- **INSTRUCTIONS FOR THE TASK**:
Exact repetition is required: output every record in full.
========================================
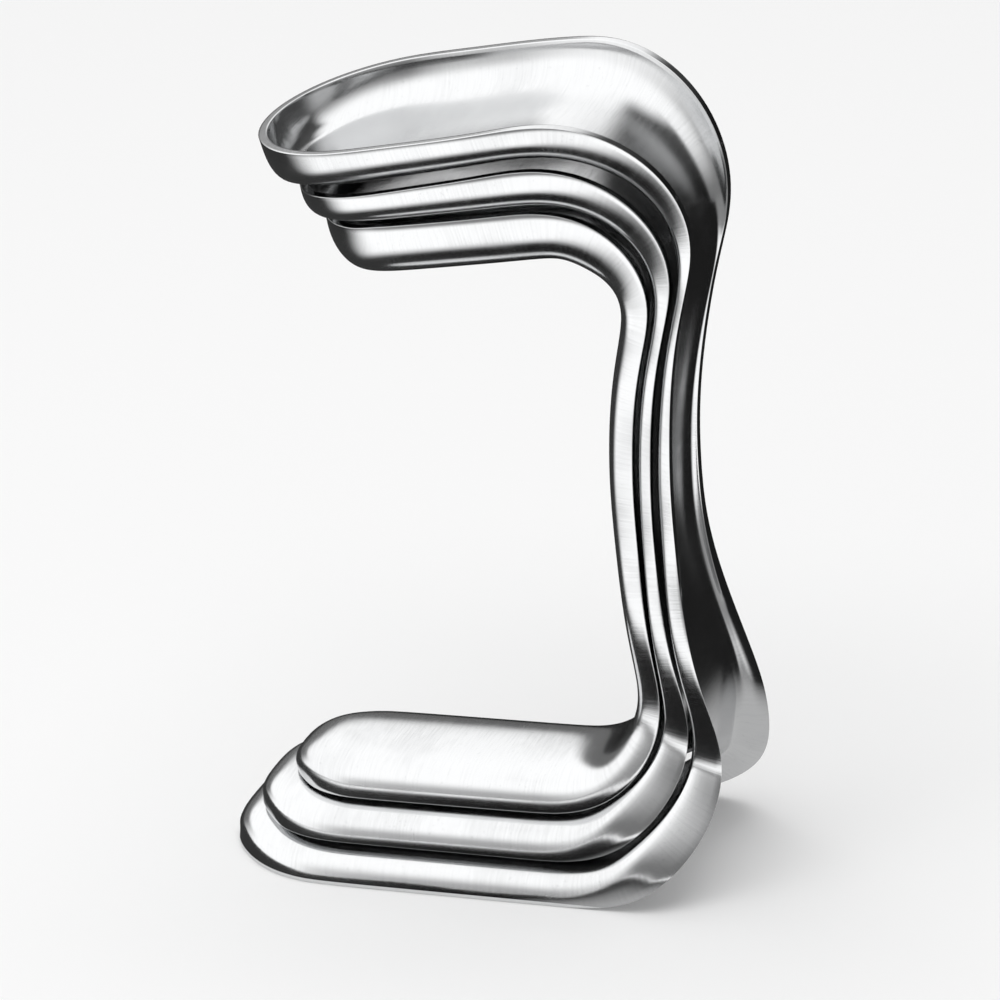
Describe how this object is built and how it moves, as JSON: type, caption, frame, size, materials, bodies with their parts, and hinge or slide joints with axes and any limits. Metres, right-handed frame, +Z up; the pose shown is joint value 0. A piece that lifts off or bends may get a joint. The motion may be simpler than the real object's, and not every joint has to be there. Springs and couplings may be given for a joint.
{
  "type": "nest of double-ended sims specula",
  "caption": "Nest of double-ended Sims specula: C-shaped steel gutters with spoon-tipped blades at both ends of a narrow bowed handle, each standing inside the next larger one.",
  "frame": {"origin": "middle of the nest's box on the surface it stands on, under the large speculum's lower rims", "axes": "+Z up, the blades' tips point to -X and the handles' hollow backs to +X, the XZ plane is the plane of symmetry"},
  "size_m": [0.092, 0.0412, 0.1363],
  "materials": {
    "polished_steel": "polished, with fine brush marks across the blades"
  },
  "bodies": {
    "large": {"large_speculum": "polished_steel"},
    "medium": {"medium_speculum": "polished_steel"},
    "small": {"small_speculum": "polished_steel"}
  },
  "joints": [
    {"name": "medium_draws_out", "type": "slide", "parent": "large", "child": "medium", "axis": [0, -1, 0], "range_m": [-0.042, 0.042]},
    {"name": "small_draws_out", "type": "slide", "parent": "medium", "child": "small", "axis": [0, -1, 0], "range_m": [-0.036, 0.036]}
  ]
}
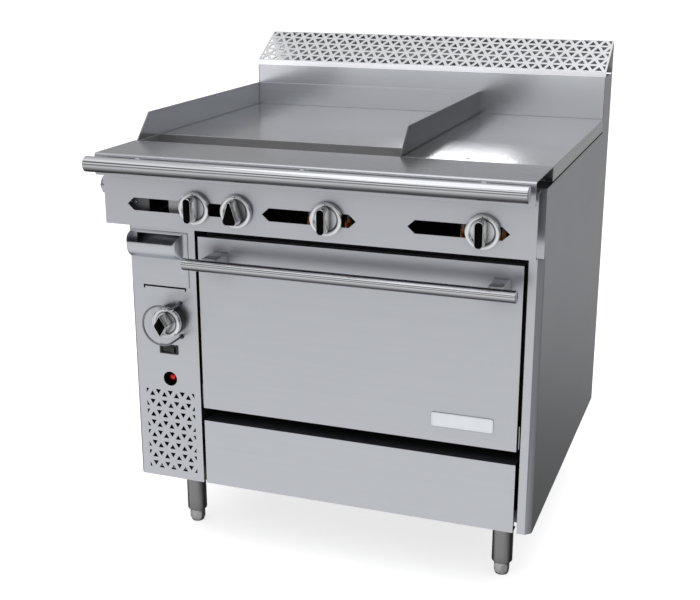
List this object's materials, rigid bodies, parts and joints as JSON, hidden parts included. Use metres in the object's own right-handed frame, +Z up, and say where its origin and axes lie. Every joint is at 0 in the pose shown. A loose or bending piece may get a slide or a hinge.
========================================
- **SOLUTION TO THIS TASK**:
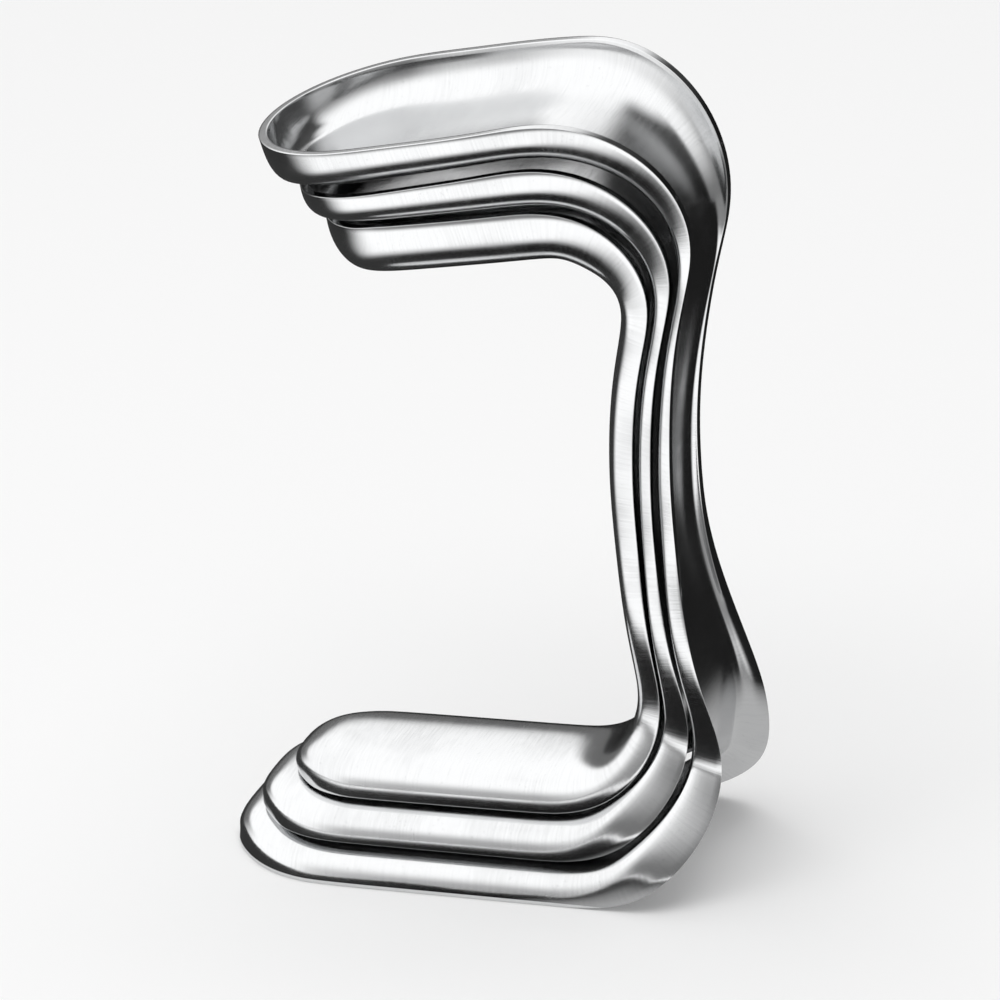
Describe how this object is built and how it moves, as JSON: type, caption, frame, size, materials, bodies with their parts, and hinge or slide joints with axes and any limits. Metres, right-handed frame, +Z up; the pose shown is joint value 0. A piece that lifts off or bends may get a joint. The motion may be simpler than the real object's, and not every joint has to be there. Springs and couplings may be given for a joint.
{
  "type": "nest of double-ended sims specula",
  "caption": "Nest of double-ended Sims specula: C-shaped steel gutters with spoon-tipped blades at both ends of a narrow bowed handle, each standing inside the next larger one.",
  "frame": {"origin": "middle of the nest's box on the surface it stands on, under the large speculum's lower rims", "axes": "+Z up, the blades' tips point to -X and the handles' hollow backs to +X, the XZ plane is the plane of symmetry"},
  "size_m": [0.092, 0.0412, 0.1363],
  "materials": {
    "polished_steel": "polished, with fine brush marks across the blades"
  },
  "bodies": {
    "large": {"large_speculum": "polished_steel"},
    "medium": {"medium_speculum": "polished_steel"},
    "small": {"small_speculum": "polished_steel"}
  },
  "joints": [
    {"name": "medium_draws_out", "type": "slide", "parent": "large", "child": "medium", "axis": [0, -1, 0], "range_m": [-0.042, 0.042]},
    {"name": "small_draws_out", "type": "slide", "parent": "medium", "child": "small", "axis": [0, -1, 0], "range_m": [-0.036, 0.036]}
  ]
}
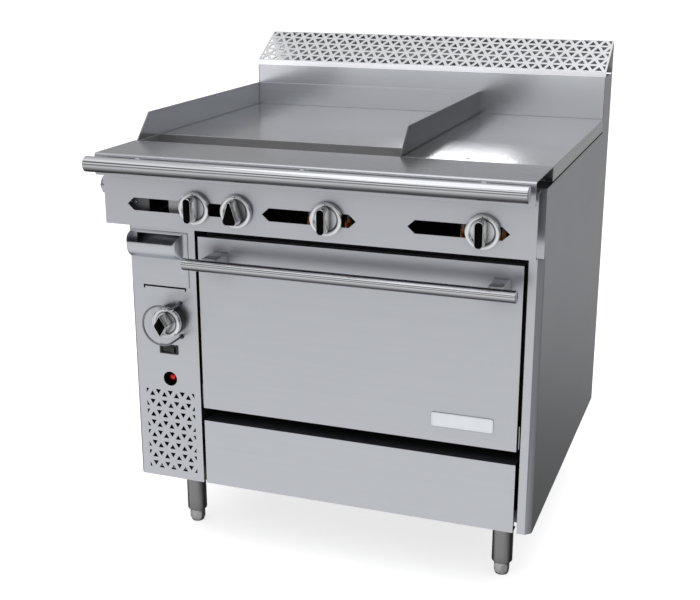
List this object's materials, rigid bodies, parts and joints as JSON, hidden parts included. Use metres in the object's own right-handed frame, +Z up, and say where its origin and axes lie. Every joint is at 0 in the pose shown. A loose or bending piece may get a slide or a hinge.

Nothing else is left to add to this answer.